### TASK DETAILS
Nothing should be output except the lines from the one containing "overall = FreeCAD.BoundBox()" through the one containing "bpy.data.objects.remove(obj)", both ends included, each repeated exactly.

### EXTRACTED DATA
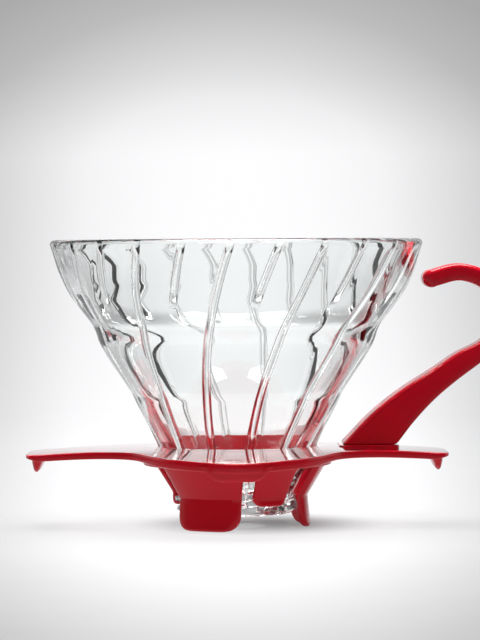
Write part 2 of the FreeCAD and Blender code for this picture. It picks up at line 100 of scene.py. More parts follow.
def ring_faces(rows, columns, closed_rows=False):
    """Quads between rows of points, each row a closed ring."""
    faces = []
    for row in range(rows if closed_rows else rows - 1):
        below = row * columns
        above = ((row + 1) % rows) * columns
        for column in range(columns):
            after = (column + 1) % columns
            faces.append((below + column, below + after, above + after, above + column))
    return faces


def loft(loops):
    """Points and faces of a capped solid through closed loops of equal length."""
    columns = len(loops[0])
    points = [point for loop in loops for point in loop]
    faces = ring_faces(len(loops), columns)
    faces.append(tuple(reversed(range(columns))))
    start = (len(loops) - 1) * columns
    faces.append(tuple(range(start, start + columns)))
    return points, faces


def join_solids(solids):
    """Several solids as one list of points and faces."""
    points = []
    faces = []
    for more_points, more_faces in solids:
        start = len(points)
        points += more_points
        faces += [tuple(start + corner for corner in face) for face in more_faces]
    return points, faces


def smooth_curve(points, per_span, closed=False):
    """Points along a smooth curve through the given ones (centripetal Catmull-Rom)."""
    vectors = [Vector(point) for point in points]
    if closed:
        padded = [vectors[-1]] + vectors + vectors[:2]
    else:
        first = vectors[0] * 2 - vectors[1]
        last = vectors[-1] * 2 - vectors[-2]
        padded = [first] + vectors + [last]
    result = []
    for before, start, end, after in zip(padded, padded[1:], padded[2:], padded[3:]):
        knot_1 = (start - before).length ** 0.5
        knot_2 = knot_1 + (end - start).length ** 0.5
        knot_3 = knot_2 + (after - end).length ** 0.5
        for step in range(per_span):
            at = knot_1 + (knot_2 - knot_1) * step / per_span
            a1 = before.lerp(start, at / knot_1)
            a2 = start.lerp(end, (at - knot_1) / (knot_2 - knot_1))
            a3 = end.lerp(after, (at - knot_2) / (knot_3 - knot_2))
            b1 = a1.lerp(a2, at / knot_2)
            b2 = a2.lerp(a3, (at - knot_1) / (knot_3 - knot_1))
            result.append(b1.lerp(b2, (at - knot_1) / (knot_2 - knot_1)))
    if not closed:
        result.append(vectors[-1])
    return result


def rounded_line(corners, steps):
    """A line of straight runs with the corners between them rounded off."""
    rounding = 0.4
    result = [corners[0]]
    for before, corner, after in zip(corners, corners[1:], corners[2:]):
        enter = Vector(corner).lerp(Vector(before), rounding)
        leave = Vector(corner).lerp(Vector(after), rounding)
        for step in range(steps + 1):
            share = step / steps
            spot = enter.lerp(Vector(corner), share).lerp(Vector(corner).lerp(leave, share), share)
            result.append((spot.x, spot.y))
    return result + [corners[-1]]


def ease(value, low, high):
    """0 below low, 1 above high, smooth between."""
    share = min(max((value - low) / (high - low), 0), 1)
    return share * share * (3 - 2 * share)


# ------------------------------------------------------------------ materials

GLASS_TINTS = ((0.955, 0.975, 0.968), (0.985, 0.992, 0.989))
RED_TINTS = ((0.47, 0.001, 0.010), (0.55, 0.002, 0.014))
CARD_GLOW = 0.6

# The paper. Its glow and colour are graded darker outwards as a painted pool of light; the grading is
# (position, brightness). Its painted shadow under the dripper has a place and a reach in metres.
PAPER = 0.09
PAPER_GLOW = 0.85
# Painted shadow under the dripper: the glow it drops to, its place and its fade.
PAINTED_SHADOW_GLOW = 0.12
PAINTED_SHADOW_PLACE = (0.006, 0.006, 0)
PAINTED_SHADOW_FADE = (0.004, 0.044)
PAINTED_LIGHT_SCALE = 0.25
PAINTED_LIGHT_GRADING = [(0.075, 1.0), (0.125, 0.965), (0.175, 0.915), (0.25, 0.73), (0.325, 0.55), (0.41, 0.44),
           (0.5, 0.5), (0.62, 0.75)]
BLUE_LIFT = 1.012


def new_material(name):
    """A node material with its node tree and its main shader."""
    material = bpy.data.materials.new(name)
    material.use_nodes = True
    tree = material.node_tree
    shader = tree.nodes["Principled BSDF"]
    return material, tree, shader


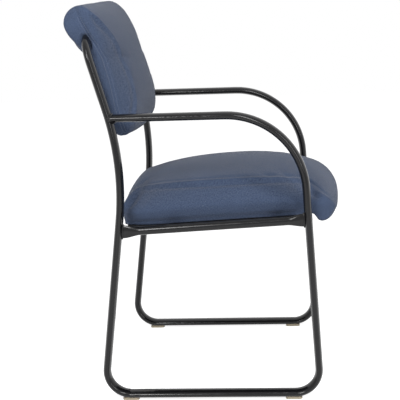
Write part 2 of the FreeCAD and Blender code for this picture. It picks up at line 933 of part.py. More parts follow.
def back_foam():
    """Front foam of the back, in front of the board and round its edges."""
    foam = back_form(back_cover_gap).common(back_slab(-back_width, -board_face))
    half = back_board_width / 2 + soft_clearance
    pocket = box(
        Vector(-half, -board_front - soft_clearance, back_board_low - soft_clearance),
        Vector(half, 0, back_board_high + soft_clearance),
    )
    foam = foam.cut(pocket)
    recess = t_nut_flange_diameter / 2 + soft_clearance
    for x in back_bolt_places():
        start = Vector(x, -board_front + cut_past, back_bar_rise)
        depth = t_nut_flange_thick + recess_clearance
        foam = foam.cut(cylinder(recess, depth, start, Y_AXIS * -1))
    return back_place(foam)


def back_rear_pad():
    """Thin rear padding with the top roll, hollowed for the stubs and their straps."""
    pad = back_form(back_cover_gap).common(back_slab(-board_face + soft_clearance, back_width))
    stub_z = stub_rise
    half_x = half_spacing - upright_stub_length - plug_flange - soft_clearance
    around = seat_clearance + saddle_thick + soft_clearance
    tall = saddle_reach() + soft_clearance
    for side in SIDES.values():
        near = side * half_x
        far = side * back_width
        pocket = box(
            Vector(min(near, far), -board_face, stub_z - tall),
            Vector(max(near, far), 0, stub_z + tall),
        )
        pad = pad.cut(pocket)
        hollow = oval_face(
            Vector(near, 0, stub_z), X_AXIS * side, Z_AXIS,
            tube_wide + 2 * around, tube_thick + 2 * around,
        )
        pad = pad.cut(hollow.extrude(X_AXIS * (far - near)))
    for x in back_bolt_places():
        start = Vector(x, -board_face - cut_past, back_bar_rise)
        radius = bolt_diameter / 2 + cover_hole_clearance
        pad = pad.cut(cylinder(radius, back_width, start, Y_AXIS))
    pad = back_place(pad)
    for bar in stub_clearance_bars():
        pad = pad.cut(bar)
    return pad


def back_seam_plane():
    """Y of the seam between the front and the rear cover."""
    return -board_front - back_seam_from_board


def back_cover_shell():
    """Whole fabric shell of the back before it is divided at the seam."""
    return back_form(0.0).cut(back_form(cover_thick))


def back_front_cover():
    """Front and side fabric of the back, as far as the side seam."""
    shell = back_cover_shell().common(back_slab(-back_width, back_seam_plane()))
    return back_place(shell)


def back_rear_cover():
    """Rear fabric of the back with the slots that the tubes pass through."""
    shell = back_cover_shell().common(back_slab(back_seam_plane(), back_width))
    for x in back_bolt_places():
        start = Vector(x, -board_face, back_bar_rise)
        radius = bolt_diameter / 2 + cover_hole_clearance
        shell = shell.cut(cylinder(radius, back_width, start, Y_AXIS))
    shell = back_place(shell)
    for bar in stub_clearance_bars():
        shell = shell.cut(bar)
    return shell


def back_bar():
    """Flat bar welded between the uprights behind the back."""
    front_y = back_rear_face + seat_clearance
    bar = box(
        Vector(-half_spacing, front_y, back_bar_rise - back_bar_height / 2),
        Vector(half_spacing, front_y + back_bar_thick, back_bar_rise + back_bar_height / 2),
    )
    for x in back_bolt_places():
        start = Vector(x, front_y - cut_past, back_bar_rise)
        radius = (bolt_diameter + bolt_hole_clearance) / 2
        bar = bar.cut(cylinder(radius, back_bar_thick + 2 * cut_past, start, Y_AXIS))
    bar = back_place(bar)
    for side in SIDES.values():
        bar = bar.cut(side_loop_bar(side))
    return max(bar.Solids, key=lambda solid: solid.Volume)


def back_fasteners():
    """Bolts and T-nuts of the back, in place."""
    bolts = []
    nuts = []
    head_face = back_rear_face + seat_clearance + back_bar_thick
    forward = Y_AXIS * -1
    for x in back_bolt_places():
        under_head = Vector(x, head_face, back_bar_rise)
        bolts.append(back_place(hex_bolt(under_head, forward, head_face + board_front)))
        flange_face = Vector(x, -board_front, back_bar_rise)
        nuts.append(back_place(t_nut(flange_face, forward, back_board_thick)))
    return bolts, nuts


def saddle_arch(x, grow):
    """Half oval over the stub with straight sides down past the board's face."""
    start_x = x - saddle_width / 2
    stub_z = stub_rise
    half_wide = tube_wide / 2 + grow
    low_y = -board_face - cut_past
    low = Vector(start_x, 0, stub_z - half_wide)
    high = Vector(start_x, 0, stub_z + half_wide)
    middle = Vector(start_x, tube_thick / 2 + grow, stub_z)
    oval = Part.Ellipse(high, middle, Vector(start_x, 0, stub_z))
    corners = [
        low,
        Vector(start_x, low_y, low.z),
        Vector(start_x, low_y, high.z),
        high,
    ]
    edges = [Part.LineSegment(a, b).toShape() for a, b in zip(corners, corners[1:])]
    edges.append(Part.ArcOfEllipse(oval, 0, math.pi).toShape())
    face = Part.Face(Part.Wire(Part.__sortEdges__(edges)))
    return face.extrude(X_AXIS * saddle_width)


def saddles():
    """Straps that hold the stubs to the board."""
    stub_z = stub_rise
    straps = []
    for x in saddle_places():
        feet = box(
            Vector(x - saddle_width / 2, -board_face, stub_z - saddle_reach()),
            Vector(x + saddle_width / 2, -board_face + saddle_thick, stub_z + saddle_reach()),
        )
        strap = saddle_arch(x, seat_clearance + saddle_thick).fuse(feet)
        strap = strap.cut(saddle_arch(x, seat_clearance))
        strap = strap.cut(back_slab(-back_width, -board_face))
        radius = screw_diameter / 2 + screw_hole_clearance
        for screw_x, screw_z in saddle_screw_places():
            hole = Vector(screw_x, -board_face - cut_past, screw_z)
            strap = strap.cut(cylinder(radius, saddle_thick + 2 * cut_past, hole, Y_AXIS))
        straps.append(back_place(max(strap.Solids, key=lambda solid: solid.Volume)))
    return straps


def saddle_screws():
    """Round head screws through the saddle feet into the board."""
    screws = []
    for x, z in saddle_screw_places():
        seat = Vector(x, -board_face + saddle_thick, z)
        head = cylinder(screw_head_diameter / 2, screw_head_height, seat, Y_AXIS)
        length = saddle_thick + screw_length_in_board
        shank = cylinder(screw_diameter / 2, length, seat, Y_AXIS * -1)
        screws.append(back_place(head.fuse(shank)))
    return screws


def build_nodes():
    """All named nodes of the chair, each a shape or a group of separate solids."""
    nodes = {}
    for name, side in SIDES.items():
        nodes["side_loop_" + name] = side_loop(side)
        nodes["seat_rail_" + name] = seat_rail(side)
        for end, y in glide_places().items():
            nodes["glide_" + end + "_" + name] = glide(side, y)
    nodes["arm_welds"] = [arm_weld(side) for side in SIDES.values()]
    nodes["seat_rail_welds"] = rail_welds(RIGHT) + rail_welds(LEFT)
    nodes["stub_plugs"] = [stub_plug(side) for side in SIDES.values()]
    nodes["cross_rail_front"] = cross_rail(cross_rail_front_y)
    nodes["cross_rail_rear"] = cross_rail(cross_rail_rear_y)
    nodes["cross_rail_welds"] = cross_rail_welds(cross_rail_front_y)
    nodes["cross_rail_welds"] += cross_rail_welds(cross_rail_rear_y)
    nodes["seat_board"] = seat_board()
    nodes["seat_foam"] = seat_foam()
    nodes["seat_cover"] = seat_cover()
    nodes["seat_dust_cover"] = seat_dust_cover()
    bolts, washers, nuts = seat_fasteners()
    nodes["seat_bolts"] = bolts
    nodes["seat_washers"] = washers
    nodes["seat_t_nuts"] = nuts
    nodes["back_board"] = back_board()
    nodes["back_foam"] = back_foam()
    nodes["back_rear_pad"] = back_rear_pad()
    nodes["back_front_cover"] = back_front_cover()
    nodes["back_rear_cover"] = back_rear_cover()
    nodes["back_bar"] = back_bar()
    bolts, nuts = back_fasteners()
    nodes["back_bolts"] = bolts
    nodes["back_t_nuts"] = nuts
    nodes["saddles"] = saddles()
    nodes["saddle_screws"] = saddle_screws()
    return nodes


def as_compound(shape):
    """Compound of a node's solids."""
    if isinstance(shape, list):
        solids = [solid for item in shape for solid in item.Solids]
    else:
        solids = shape.Solids
    return Part.makeCompound(solids)


def main():
    """Builds the chair, centres it over the origin and writes one file per node."""
    os.makedirs("parts", exist_ok=True)
    nodes = {name: as_compound(shape) for name, shape in build_nodes().items()}
    overall = FreeCAD.BoundBox()
    for shape in nodes.values():
        overall.add(shape.optimalBoundingBox(True, False))
    shift = Vector(-overall.Center.x, -overall.Center.y, -overall.ZMin)
    for name, shape in nodes.items():
        shape.translate(shift)
        shape.exportStep("parts/" + name + ".step")
        print(name, len(shape.Solids), "solids", round(shape.Volume), "mm3", shape.isValid())
    print("shift", [round(value, 2) for value in shift])
    print("size", round(overall.XLength), round(overall.YLength), round(overall.ZLength))


main()
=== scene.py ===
"""Looks of a sled base visitor chair, built round its packed steel frame.

The chair faces -Y, X runs across it and +Z is up. Lengths are in metres.
"""

import json
import logging
import math
from abc import ABC, abstractmethod
from collections.abc import Sequence
from dataclasses import dataclass, field
from enum import Enum
from functools import cached_property

import bmesh
import bpy
import numpy as np
from mathutils import Matrix, Vector
from mathutils.bvhtree import BVHTree

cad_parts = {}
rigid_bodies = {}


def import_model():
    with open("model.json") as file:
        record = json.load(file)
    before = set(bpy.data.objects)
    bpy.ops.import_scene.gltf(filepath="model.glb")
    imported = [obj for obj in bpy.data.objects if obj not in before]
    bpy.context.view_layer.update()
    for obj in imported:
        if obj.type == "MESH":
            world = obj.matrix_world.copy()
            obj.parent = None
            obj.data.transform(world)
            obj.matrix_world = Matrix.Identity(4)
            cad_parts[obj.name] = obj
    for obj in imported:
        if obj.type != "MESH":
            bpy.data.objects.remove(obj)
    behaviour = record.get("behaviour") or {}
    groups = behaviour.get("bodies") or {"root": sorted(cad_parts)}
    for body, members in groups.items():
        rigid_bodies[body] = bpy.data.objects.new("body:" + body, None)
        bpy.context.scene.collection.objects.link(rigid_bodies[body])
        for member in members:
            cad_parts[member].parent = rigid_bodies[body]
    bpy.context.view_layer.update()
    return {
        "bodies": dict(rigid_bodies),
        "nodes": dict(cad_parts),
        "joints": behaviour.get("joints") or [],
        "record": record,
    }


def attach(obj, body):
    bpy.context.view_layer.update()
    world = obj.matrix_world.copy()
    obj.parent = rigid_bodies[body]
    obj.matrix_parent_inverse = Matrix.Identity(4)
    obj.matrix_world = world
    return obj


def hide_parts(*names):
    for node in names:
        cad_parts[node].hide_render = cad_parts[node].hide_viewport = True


LOG = logging.getLogger("visitor_chair")
BODY = "root"
MILLIMETRE = 0.001
NEARLY_ONE = 0.999

Colour = tuple[float, float, float]
Place = tuple[float, float, float]
Socket = bpy.types.NodeSocket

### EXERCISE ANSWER
    overall = FreeCAD.BoundBox()
    for shape in nodes.values():
        overall.add(shape.optimalBoundingBox(True, False))
    shift = Vector(-overall.Center.x, -overall.Center.y, -overall.ZMin)
    for name, shape in nodes.items():
        shape.translate(shift)
        shape.exportStep("parts/" + name + ".step")
        print(name, len(shape.Solids), "solids", round(shape.Volume), "mm3", shape.isValid())
    print("shift", [round(value, 2) for value in shift])
    print("size", round(overall.XLength), round(overall.YLength), round(overall.ZLength))


main()
=== scene.py ===
"""Looks of a sled base visitor chair, built round its packed steel frame.

The chair faces -Y, X runs across it and +Z is up. Lengths are in metres.
"""

import json
import logging
import math
from abc import ABC, abstractmethod
from collections.abc import Sequence
from dataclasses import dataclass, field
from enum import Enum
from functools import cached_property

import bmesh
import bpy
import numpy as np
from mathutils import Matrix, Vector
from mathutils.bvhtree import BVHTree

cad_parts = {}
rigid_bodies = {}


def import_model():
    with open("model.json") as file:
        record = json.load(file)
    before = set(bpy.data.objects)
    bpy.ops.import_scene.gltf(filepath="model.glb")
    imported = [obj for obj in bpy.data.objects if obj not in before]
    bpy.context.view_layer.update()
    for obj in imported:
        if obj.type == "MESH":
            world = obj.matrix_world.copy()
            obj.parent = None
            obj.data.transform(world)
            obj.matrix_world = Matrix.Identity(4)
            cad_parts[obj.name] = obj
    for obj in imported:
        if obj.type != "MESH":
            bpy.data.objects.remove(obj)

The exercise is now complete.